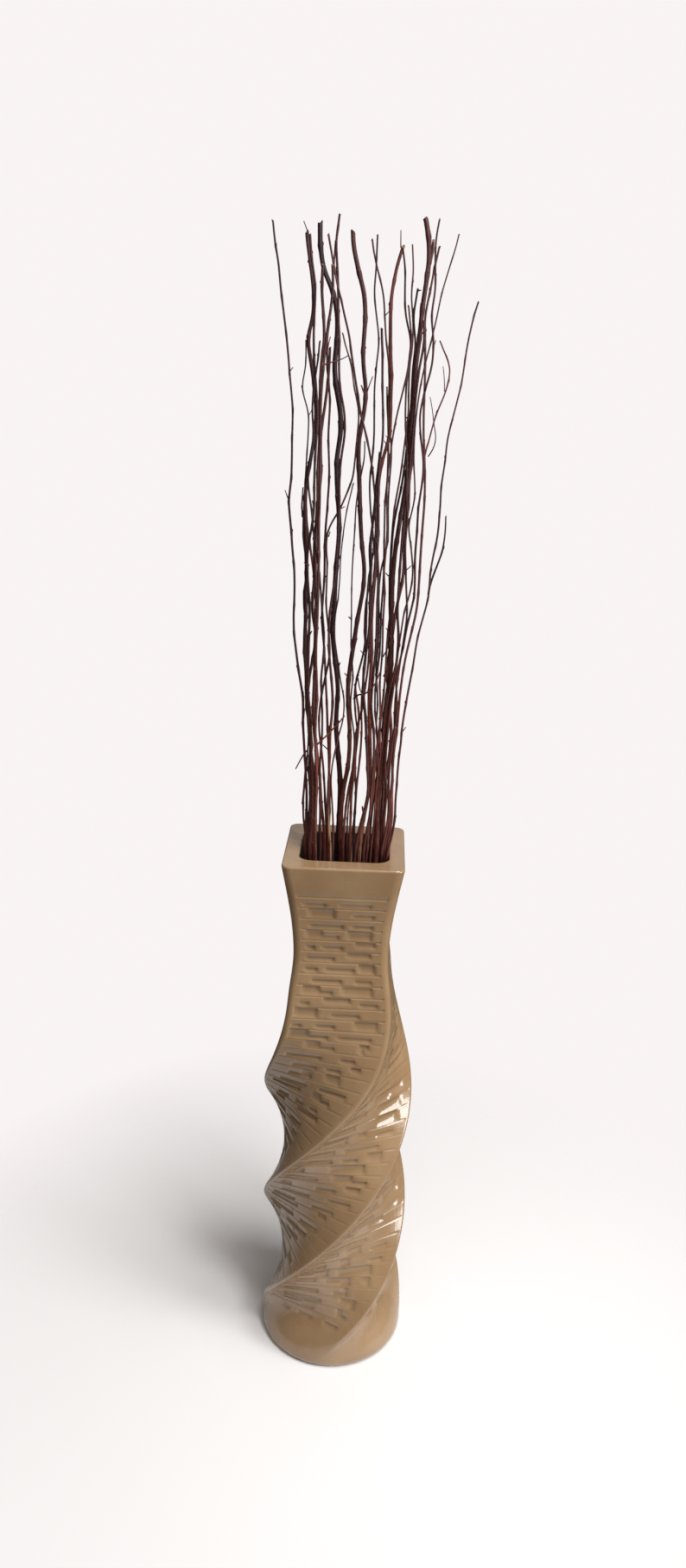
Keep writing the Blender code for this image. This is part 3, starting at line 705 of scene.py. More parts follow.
    def foot_share(self, heights: np.ndarray) -> np.ndarray:
        """How round the section is.

        Args:
            heights: Heights above the floor.

        Returns:
            1 at the round foot, 0 where the body is square.
        """
        return 1.0 - smoothstep(heights, *self.foot_blend)

    def rounded_foot(self, x: np.ndarray, y: np.ndarray, heights: np.ndarray,
                     radius: float) -> tuple[np.ndarray, np.ndarray]:
        """Draw the sections out to a circle near the floor.

        Args:
            x: The points' x.
            y: The points' y.
            heights: Height of each section.
            radius: Radius of the circle.

        Returns:
            The moved x and y.
        """
        reach = np.hypot(x, y)
        share = self.foot_share(heights)[:, None]
        factor = (reach * (1.0 - share) + radius * share) / reach
        return x * factor, y * factor

    def upright(self, heights: np.ndarray) -> np.ndarray:
        """How far the bars' ends slide along a turning face to stand upright in their row.

        Args:
            heights: Height of each section.

        Returns:
            The slide of each section, none on the lines between the rows.
        """
        place = (self.rows_top - heights) / self.row_pitch
        row = np.floor(place + 1e-6)
        middle = self.rows_top - self.row_pitch * (row + 0.5)
        on_line = (np.abs(place - np.round(place)) < 1e-3) | (row < 0) | (row >= self.rows)
        slide = self.half(heights) * (self.twist(heights) - self.twist(middle))
        return np.where(on_line, 0.0, slide)

    def shell_points(self, heights: np.ndarray, sunk: np.ndarray) -> np.ndarray:
        """The outside of the vase.

        Args:
            heights: Height of each section.
            sunk: How far each point is pressed in.

        Returns:
            Points by section and column.
        """
        low, high = self.ridge_round
        ridge = low + (high - low) * smoothstep(heights, *self.ridge_blend)
        slide = self.upright(heights)[:, None]
        x, y = self.outline(self.half(heights), ridge, self.twist(heights), sunk, slide)
        x, y = self.rounded_foot(x, y, heights, self.foot_radius)
        reach = np.hypot(x, y)
        drop = np.clip(1.0 - heights / self.foot_edge, 0.0, 1.0)
        cut = self.foot_edge * (1.0 - np.sqrt(1.0 - drop * drop))
        rise = np.clip(1.0 - (self.height - heights) / self.rim_round, 0.0, 1.0)
        cut = cut + self.rim_round * (1.0 - np.sqrt(1.0 - rise * rise))
        factor = (reach - cut[:, None]) / reach
        z = np.broadcast_to(heights[:, None], x.shape)
        return np.stack([x * factor, y * factor, z], axis=2)

    def cavity_points(self, heights: np.ndarray) -> np.ndarray:
        """The inside of the vase.

        Args:
            heights: Height of each section.

        Returns:
            Points by section and column.
        """
        near = smoothstep(heights, self.height - self.rim_depth, self.height)
        half = (self.half(heights) - self.wall) * (1.0 - near) + self.mouth_half * near
        corner = self.inner_corner + (self.mouth_corner - self.inner_corner) * near
        open_up = np.clip(1.0 - (self.height - heights) / self.lip_round, 0.0, 1.0)
        flare = self.lip_round * (1.0 - np.sqrt(1.0 - open_up * open_up))
        x, y = self.outline(half + flare, corner + flare, self.twist(heights))
        x, y = self.rounded_foot(x, y, heights, self.foot_radius - self.foot_wall_share * self.wall)
        y = y * (1.0 - self.mouth_squeeze * near)[:, None]
        z = np.broadcast_to(heights[:, None], x.shape)
        return np.stack([x, y, z], axis=2)

    def row_bars(self, face: int, row: int, chance: random.Random) -> tuple[Pressed, ...]:
        """Choose the pressed bars of one row of one face.

        Args:
            face: Number of the face, 0 at the front.
            row: Number of the row, from the top.
            chance: Source of the choices.

        Returns:
            The bars.
        """
        bars = []
        cell = chance.choice(self.bar_starts)
        while cell < self.joints - 4:
            length = chance.choice(self.bar_lengths)
            last = min(cell + length - 1, self.joints - 4)
            kind = chance.choices(list(Bar), self.bar_weights)[0]
            bars.append(Pressed(cell, last, kind))
            cell = last + 1 + chance.choice(self.bar_gaps)
        if face == 0 and row < len(FRONT_ROWS):
            return FRONT_ROWS[row]
        return tuple(bars)

    def pressed(self) -> tuple[np.ndarray, np.ndarray]:
        """Work out the relief of the rows.

        Returns:
            The heights of the rows' sections, falling, and how far each of their
            points is pressed in.
        """
        chance = random.Random(self.seed)
        width = self.around // 4
        levels = len(self.row_shares)
        heights = np.array([self.rows_top - self.row_pitch * (row + share)
                            for row in range(self.rows) for share in self.row_shares])
        sunk = np.zeros((len(heights), self.around))
        in_field = self.column == Column.JOINT
        for row in range(self.rows):
            first = row * levels
            faint = row >= len(FRONT_ROWS)
            sunk[first, in_field] = self.line_depth * (self.faint_lines if faint else 1.0)
            for face in range(4):
                start = face * width + 2
                for bar in self.row_bars(face, row, chance):
                    depth = chance.uniform(*self.bar_depth) * (self.faint_bars if faint else 1.0)
                    middle = (bar.first + bar.last) // 2
                    parts = ((bar.first, middle, bar.kind.value[0]),
                             (middle + 1, bar.last, bar.kind.value[1]))
                    for low, high, bands in parts:
                        columns = slice(start + 2 * low + 1, start + 2 * (high + 1) + 1)
                        for taken, lines in zip(bands, self.band_lines):
                            for line in lines if taken else ():
                                sunk[first + line, columns] = depth
        return heights, sunk

    def outer_sections(self) -> tuple[np.ndarray, np.ndarray]:
        """Heights and relief of every outside section, from the floor up.

        Returns:
            The heights and how far each point is pressed in.
        """
        heights, sunk = self.pressed()
        heights, sunk = heights[::-1], sunk[::-1]
        foot = self.foot_edge * (1.0 - np.cos(np.radians(np.linspace(0.0, 90.0, 9))))
        above_foot = np.linspace(self.foot_edge, heights[0], 9)[1:-1]
        neck = np.linspace(heights[-1], self.height - self.rim_round, 12)[1:-1]
        rim = self.height - self.rim_round * (1.0 - np.sin(np.radians(np.linspace(0.0, 90.0, 6))))
        below = np.concatenate((foot, above_foot))
        above = np.concatenate((neck, rim))
        relief = np.pad(sunk, ((len(below), len(above)), (0, 0)))
        return np.concatenate((below, heights, above)), relief

    def build(self) -> bpy.types.Object:
        """Make the vase's mesh.

        Returns:
            The vase.
        """
        heights, sunk = self.outer_sections()
        shell = self.shell_points(heights, sunk)
        lip = self.height - self.lip_round * (1.0 - np.sin(np.radians(np.linspace(90.0, 0.0, 6))))
        down = np.concatenate((lip, np.linspace(lip[-1], self.floor_top, 30)[1:]))
        cavity = self.cavity_points(down)
        inner, outer = self.ring_shares
        under_low = shell[0] * np.array([outer, outer, 1.0])
        under_in = shell[0] * np.array([inner, inner, 1.0]) + np.array([0.0, 0.0, self.ring_rise])
        sections = np.concatenate((under_in[None], under_low[None], shell, cavity))
        count = len(sections)
        n = self.around
        points = sections.reshape(-1, 3) * self.scale
        faces = band_faces(count, n)
        faces.append(tuple(reversed(range(n))))
        faces.append(tuple(range((count - 1) * n, count * n)))
        shell_rows = len(shell)
        # recess: how deep each point is pressed, which the glaze uses for painted shade in the bars
        recess = np.zeros((count, n))
        recess[2:2 + shell_rows] = np.clip(sunk / self.bar_depth[1], 0.0, 1.0)
        # inside: painted shade inside the mouth, full a few mm below the lip
        inside = np.zeros((count, n))
        depth = self.height - down
        inside[2 + shell_rows:] = smoothstep(depth, *self.mouth_shade)[:, None]
        bare = np.zeros((count, n))
        bare[:3] = 1.0
        made = MeshBin(("recess", "inside", "bare"))
        made.add(points, faces, recess=recess.ravel(), inside=inside.ravel(), bare=bare.ravel())
        return made.to_object("glazed_vase")

    def dress(self, piece: bpy.types.Object) -> None:
        """Glaze the vase and tie it to the frame.

        Args:
            piece: The vase.
        """
        piece.data.materials.append(self.glaze.make())
        soften = piece.modifiers.new("even_shading", "WEIGHTED_NORMAL")
        soften.weight = 50
        soften.keep_sharp = False
        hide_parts(self.node)
        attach(piece, BODY)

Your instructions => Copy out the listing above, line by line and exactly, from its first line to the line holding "return 1.0 - smoothstep(heights, *self.foot_blend)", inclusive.

Exercise response =>
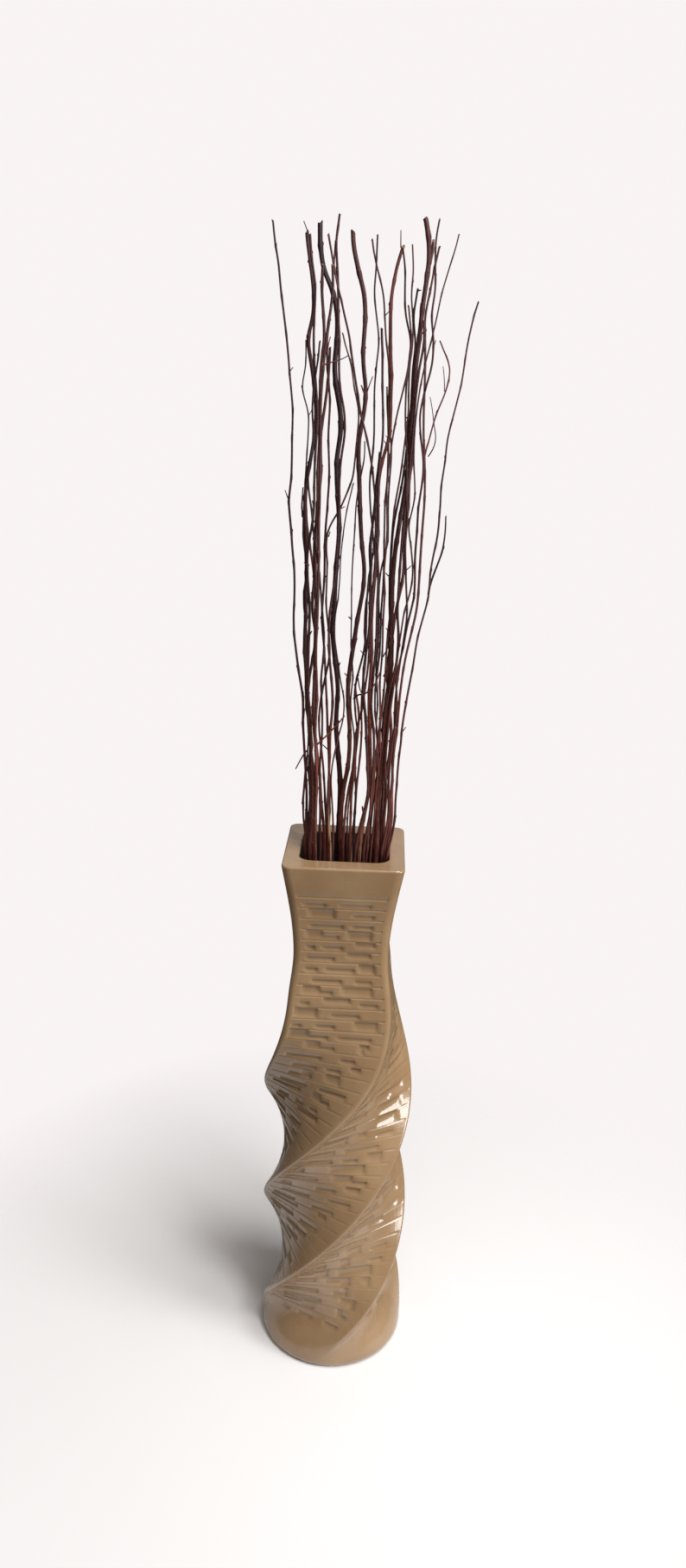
Keep writing the Blender code for this image. This is part 3, starting at line 705 of scene.py. More parts follow.
    def foot_share(self, heights: np.ndarray) -> np.ndarray:
        """How round the section is.

        Args:
            heights: Heights above the floor.

        Returns:
            1 at the round foot, 0 where the body is square.
        """
        return 1.0 - smoothstep(heights, *self.foot_blend)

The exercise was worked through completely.